Despite the EU question not being asked consistently in the time-period leading up to the EU referendum there were occasions where the same question on the EU was asked twice, thus allowing for a direct comparison across two time-points. Again, the same social division occurs. Older people with fewer qualifications have become more concerned with the level of EU integration, the perceived negative effect of the EU upon the UK economy and have tended to feel foreign policy should be diverted away from the EU towards other options. Alternatively, younger groups with more qualifications felt more comfortable with EU developments and preferred to keep foreign policy close to Europe. Remain and Leave groups also witnessed the same divide. This again shows the possibility of long-term divisions having developed on these new issues.

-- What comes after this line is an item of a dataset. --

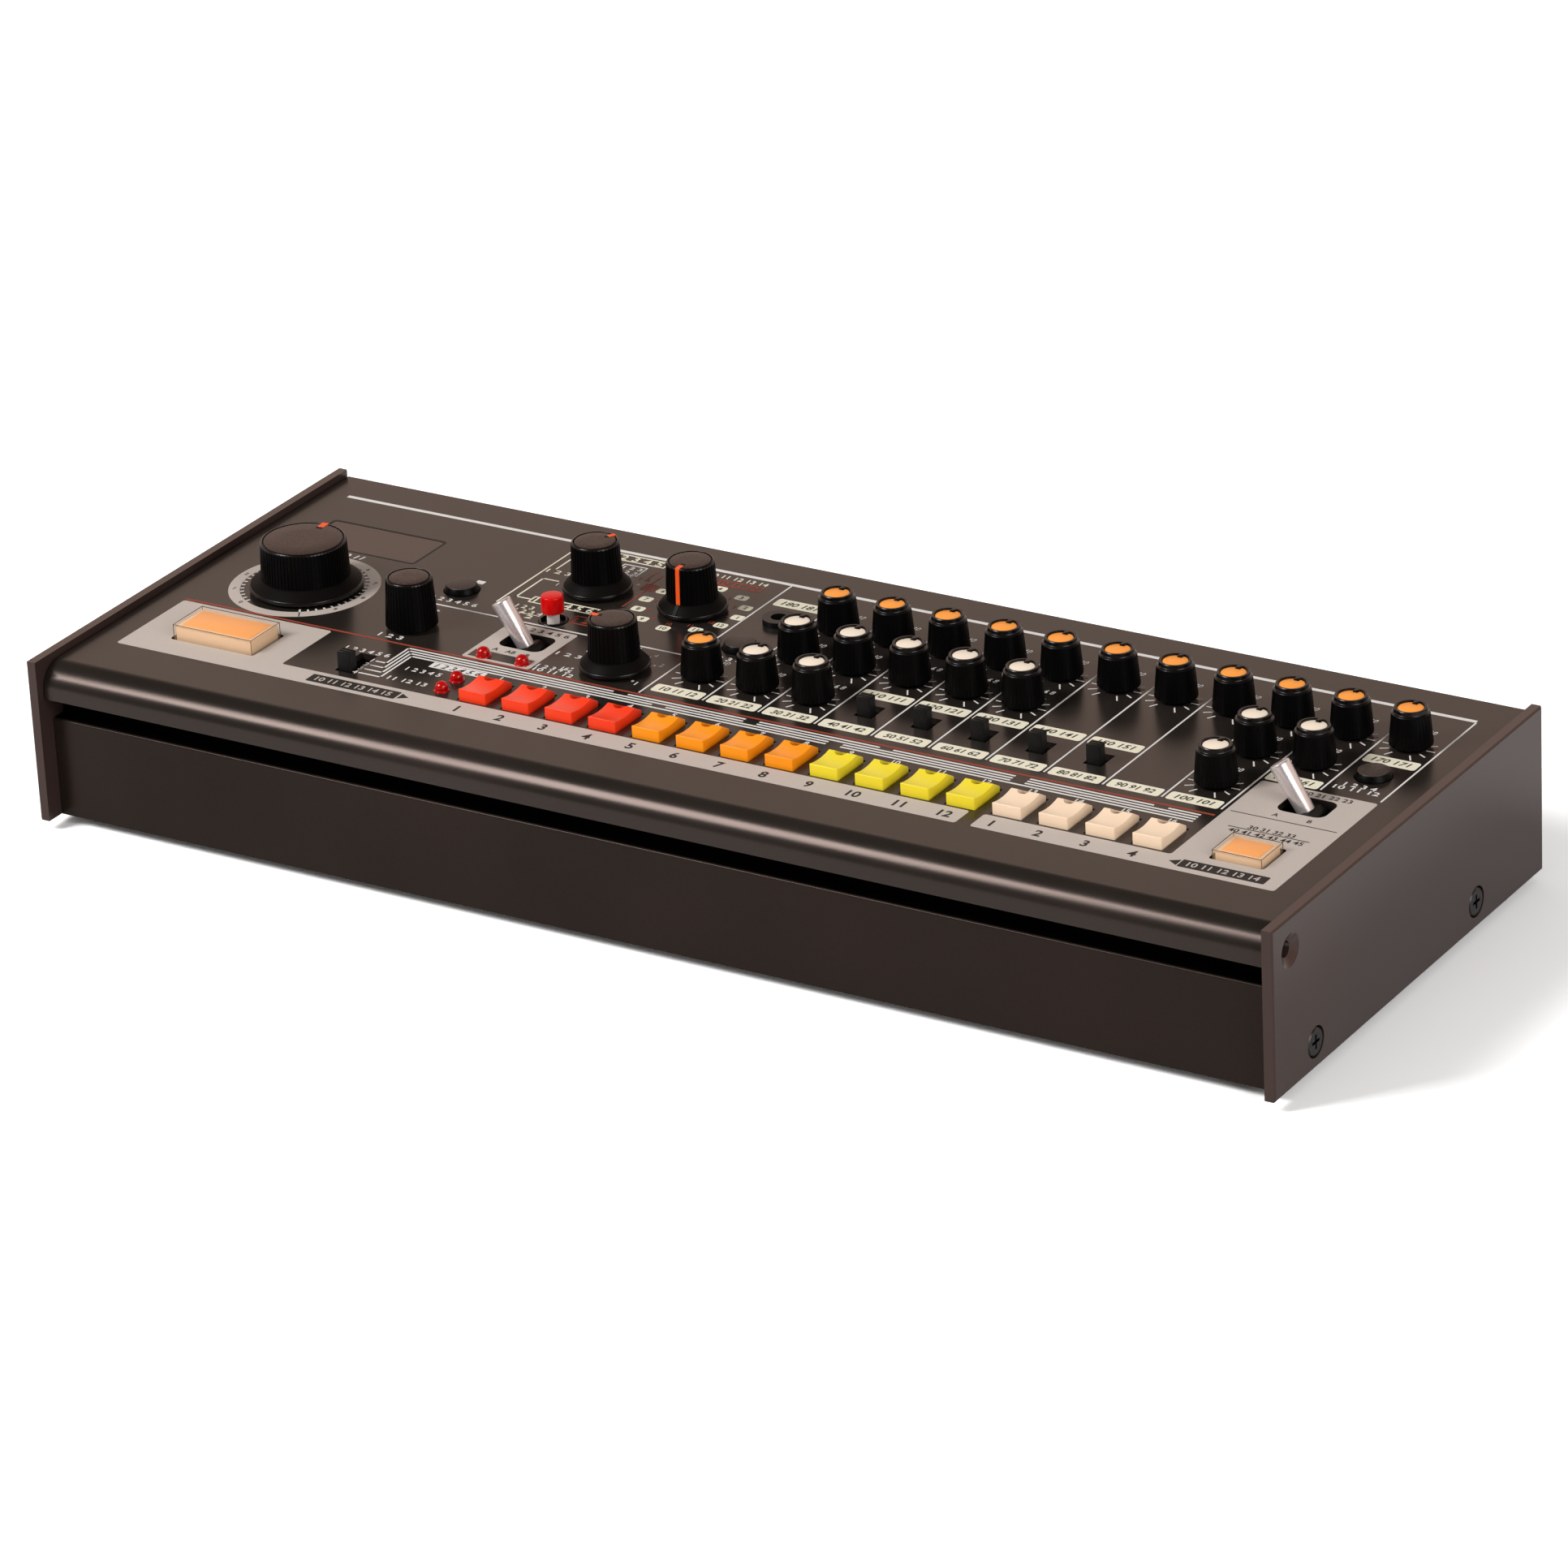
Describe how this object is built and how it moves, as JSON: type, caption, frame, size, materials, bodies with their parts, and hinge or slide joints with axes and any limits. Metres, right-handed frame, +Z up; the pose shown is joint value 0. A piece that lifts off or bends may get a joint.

In conclusion, long-term changes of attitudes towards the EU and immigration issue have helped reshape British political divides across different social and political groupings. As these issues rose up the voters’ agenda different sections of the electorate diverged. Younger, highly educated and Remain groupings were less concerned about immigration and more worried about the future of the economy. Oppositely, older, lower qualified Leave voters primarily grew concerned about immigration above other matters. Further, these divides continued surrounding thoughts over Brexit and became very deep divisions indeed. Critically, the phenomenon occurred as the electorate made key decisions, such as the decisions to Leave the EU and to award the Tories a large majority in 2019. This indicates that divisions on these new issues translated into political outcomes and new patterns of voting behaviour. These new patterns of behaviour look to have become quite strong as they are reinforced by long-term changes of attitudes that will not be shifted easily. Therefore, this again shows the challenge opposition parties face in shifting support their way as they will have to appeal to others who sit across a very strong divide.